It has been a very mixed week for US stocks as the big tech names which had led indices to fresh records in 2024 were on the retreat.
The catalyst for the sell-off was concern about AI and, notably, Alphabet's (GOOG:NASDAQ) plans to spend heavily in this area without much indication of when this investment might pay off.
Notably, outside of tech it was a happier picture for Wall Street with the Russell 2000 small- and mid-cap index performing solidly and the Dow Jones Industrial Average (with more limited exposure to technology) also holding up.
A notable loser this week was Ford (F:NYSE) which stalled badly after its latest earnings were dented by an unexpected spike in costs associated with fixing faulty vehicles under warranty.
On the other side of the coin, biotech, life sciences and diagnostic specialist Danaher (DHR:NYSE) enjoyed a material advance. Second-quarter results came in ahead of expectations thanks to strong demand for its genetic testing services. You can read more about the business here.
TESLA
A company should never be judged on a single quarterly result, but they have a habit of changing the mood music playing around a stock. There is plenty of talk about Tesla (TSLA (TSLA:NASDAQ) robotaxis, humanoid robots and autonomous driving, which provides an exciting narrative for investors but doesn’t get over the fact that these are tomorrow’s opportunities, not today’s.
The stark reality is that Tesla’s second quarter profits and margins are falling sharply, not what investors want to hear. Tesla’s Q2 results (overnight 23 Jul) paint a challenging picture for the electric vehicles giant. Automotive revenues fell 6%, driven by reduced pricing and a 5% decline in volumes of the Model S and Y.
This has put significant pressure on operating margins, which dropped 333 basis points to 6.3%, falling short of the expected 7.6%.Tesla and its innovative leader Elon Musk always seem to be desperate to work on the next initiative rather than making sure the existing business is running smoothly. That raises the risk it is juggling too many things at once and not focusing on the bread and butter, instead preferring to look for another new toy to play with.
The company has many thousands of long-run fans, happy to bide their time and play a long game, but there are also plenty of Tesla traders out there, and it is the latter who are reasserting their influence. Having briefly got back over $250 for the first time since January, the 12% plunge in the wake of Q2 numbers has undone much of that positively.
MATTEL
Shares in Barbie and Hot Wheels maker Mattel (MAT:NASDAQ) raced ahead this week gaining $3 or nearly 17% to $18.93 after the firm posted second-quarter profit which topped analysts’ estimates and reaffirmed its full-year guidance.
Earnings per share of $0.19 were roughly 12% ahead of Wall Street forecasts as the toy industry performed better than expected in the first half.
On the conference call with analysts, Mattel chairman and chief executive Ynon Kreiz said the firm had achieved ‘significant’ gross margin expansion in the first two quarters while doubling its free cash flow.

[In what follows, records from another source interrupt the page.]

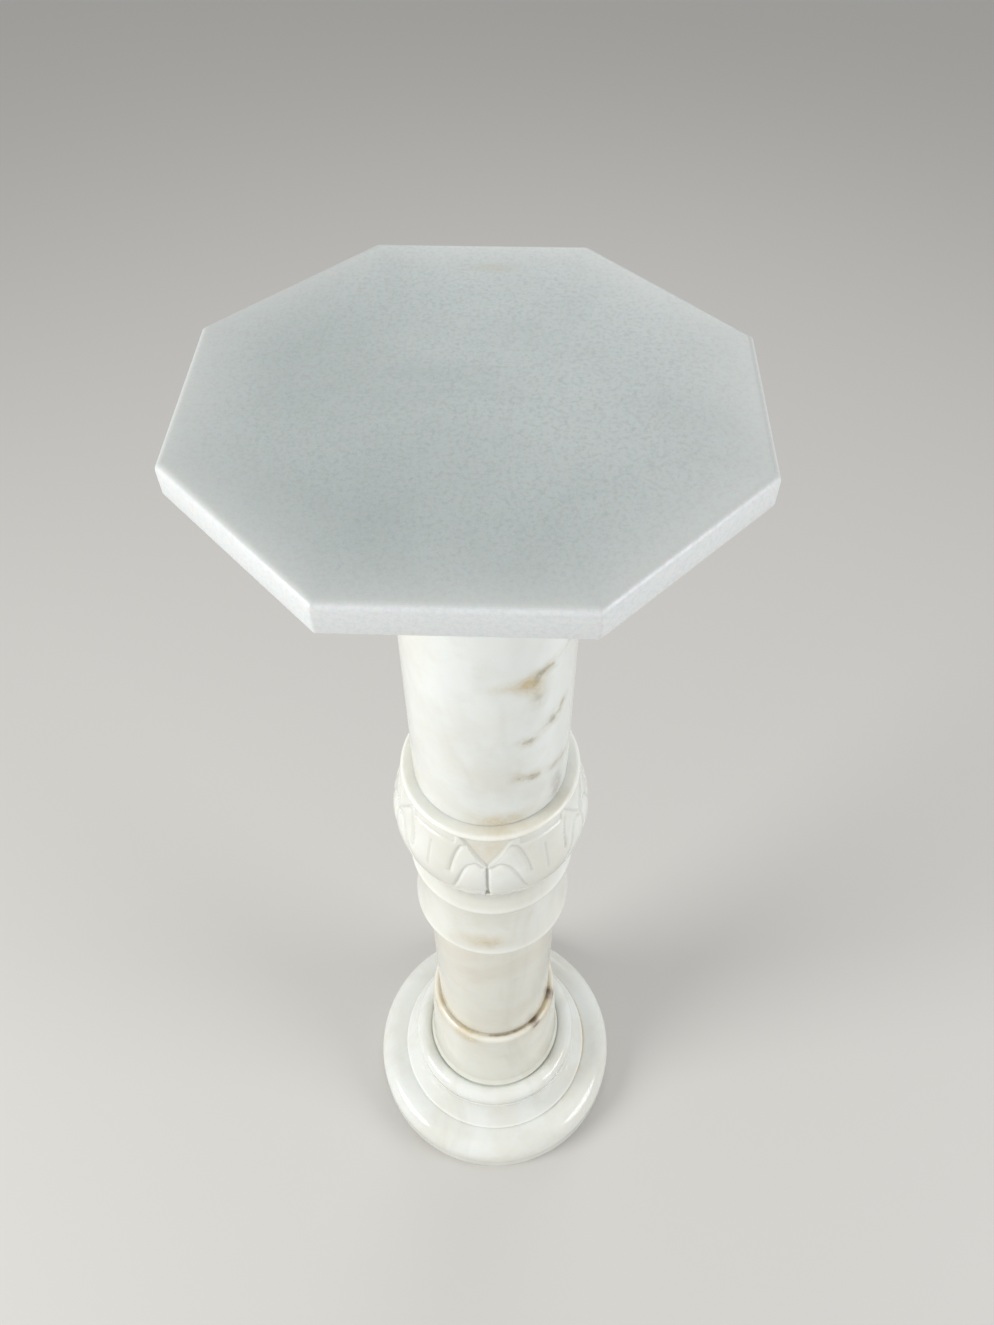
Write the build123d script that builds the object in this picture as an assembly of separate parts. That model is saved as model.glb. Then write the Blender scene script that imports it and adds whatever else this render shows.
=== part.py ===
from build123d import *
from math import cos, radians, sin, sqrt
import os

os.makedirs("parts", exist_ok=True)

# A turned marble pedestal column with a loose-cut octagonal top, in millimetres.
# The floor is Z = 0, the shafts stand on the Z axis, and the front of the top faces -Y.

# Heights of the stone pieces, which stand on each other from the floor up
plinth_thickness = 45.0
tier_rise = 36.0
drum_height = 122.0
lower_shaft_length = 220.0
flare_height = 78.0
collar_height = 126.0
upper_shaft_length = 294.0
slab_thickness = 26.0

# Stepped base: a round plinth, a hollowed tier over it and a half-round ring that holds the drum
plinth_diameter = 264.0
plinth_foot_round = 8.0
plinth_top_round = 18.0
tier_foot_diameter = 204.0
tier_top_diameter = 176.0
tier_lip = 3.0
tier_lip_step = 1.5
tier_hollow = 3.6
ring_radius = 9.5
ring_centre_rise = 6.5
ring_to_seat_rise = 6.5
drum_seat_gap = 0.6

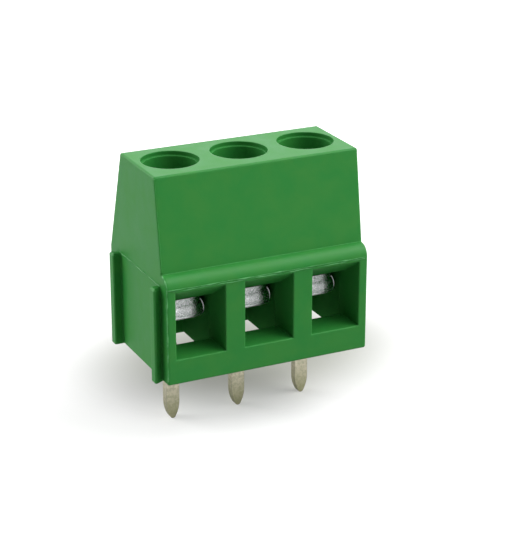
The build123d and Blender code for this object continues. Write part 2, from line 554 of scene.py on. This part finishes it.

While the toy business overall is expected to decline modestly this year, Kreiz predicted Mattel would grow sales in the second half and claimed the firm was looking forward to ‘a good holiday season with new product innovation, increased retail support, more marketing and promotions and new content’.
‘We expect to outpace the industry and gain market share this year, and grow sales and earnings in 2025,’ Kreiz concluded.
COCA-COLA
Coca-Cola’s (KO:NYSE) shares bubbled up to test fresh all-time highs north of $65 after the beverages behemoth served up forecast-beating second quarter earnings (23 July) and upped its full-year outlook.
The soft drinks giant’s second quarter earnings of 84 cents came in ahead of the 81 cents Wall Street was looking for, while revenue rose 3% to $12.4 billion, breezing past the $11.8 billion analysts expected with organic revenue growth running at an impressive 15%.
For 2024, Atlanta-based Coca-Cola now expects organic sales growth in the 9% to 10% range, up from management’s previous guidance of 8% to 9% organic growth. Coca-Cola also upped its earnings growth outlook from 4% to 5% to a 5% to 6% range. While unit case volume grew globally in Q2, it fell slightly in North America, chiming with rival PepsiCo’s recent complaint (11 July) of an increasingly value-conscious US consumer that is pushing back on price increases.
Coca-Cola CEO James Quincey blamed weak sales in away-from-home channels for North America’s declining unit case volume. Coca-Cola will be hoping for a sales boost this summer through its long-term relationship with the Olympic Games.